What impact does our ancestry play on our sense of identity?
This project aims to explore the impact that African ancestry plays on our sense of identity, especially for those growing up in countries with a history of colonialism and prejudice. My aim is to question the effects that this has had on many of us who have grown up in the UK and America with African families or mixed backgrounds. How does this mix of vastly different cultures and perspectives influence our lives and sense of identity?
Equally many have never had the fortune of being able to trace their ancestral roots due to the impact of Colonialism and the Transatlantic Slave Trade.
This has led to generations of people across the Western world with lost African ancestry and yet who are still subject to the same systematic issues of prejudice and injustice that impacted the lives of their past generations dating back to those who were taken from their homelands and enslaved.
How does the impact of this lost connection effect their lives and sense of identity, and how does this compare with those who have been fortunate enough to maintain those connections?
By interviewing a range of people across the UK and the US I hope to start open conversations about these topics. These interviews will be recorded and I will also work on a selection of portraits of each individual based off the conversations. For each person I speak to as a part of this project I will create two pieces of work as a means of gaining a truer reflection of each individual and the background that has influenced their lives. This will play on W.E.B Du Bois’ concept of “Double Consciousness” a reflection of the internal conflict experienced by subordinated or colonized groups in an oppressive society. I will incorporate a layering technique into the work with the use of photo transfers as a means of creating deeply personal portraits which capture and visualise significant moments in each person’s lives which have influenced their sense of identity.
These will be used as a means of visual storytelling to compliment the audio recordings and also go beyond them and offer visual clues into the lives and experiences of each individual.
By September 2021 it is my aim to have completed a series of interviews and portraits of between 10-15 people. With the consent of the participants and the lifting of current restrictions this work will then be displayed in an open exhibition in which the portraits will be grouped together with individual audio recordings linking to each series of portraits. I hope to also create an online variant of this exhibition which can also offer an open platform to allow people to share their own experiences and engage with the topic and questions posed in the project.
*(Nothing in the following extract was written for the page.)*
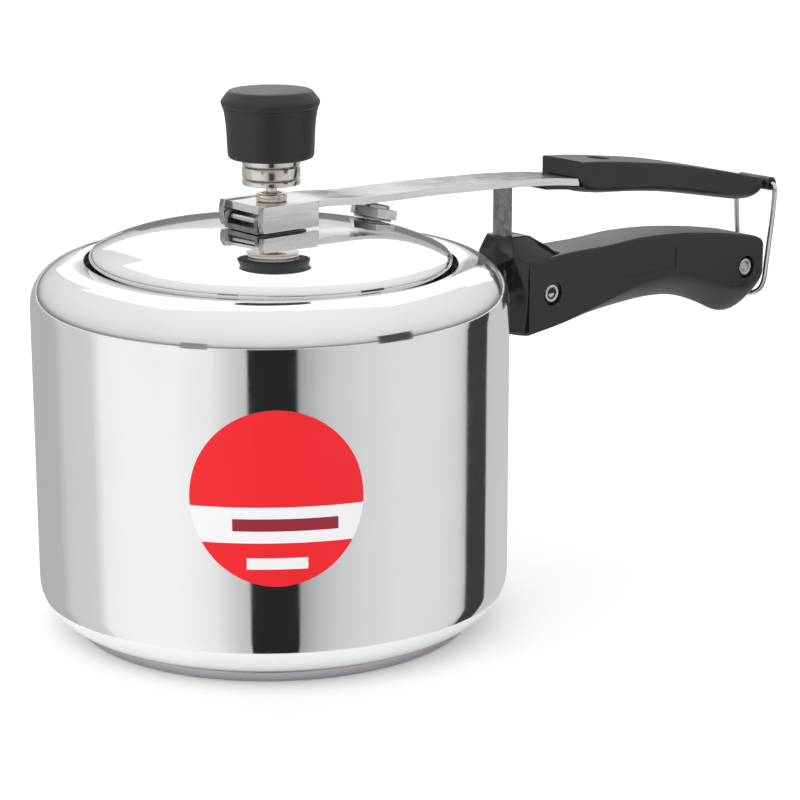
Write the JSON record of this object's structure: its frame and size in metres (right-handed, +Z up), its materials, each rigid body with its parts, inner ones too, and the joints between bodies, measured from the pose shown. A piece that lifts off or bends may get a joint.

My hope is that this work can be important and relatable for everyone regardless of their backgrounds. It will also serve as a means to highlight the complexities that exist within concept of “black identity” which is often over simplified and paint an accurate picture of the range of different African cultures that many have grown up with In the UK. I think being able to share stories, experiences and cultures is an incredibly powerful tool, bringing people together and raising awareness of the systematic issues present in our society.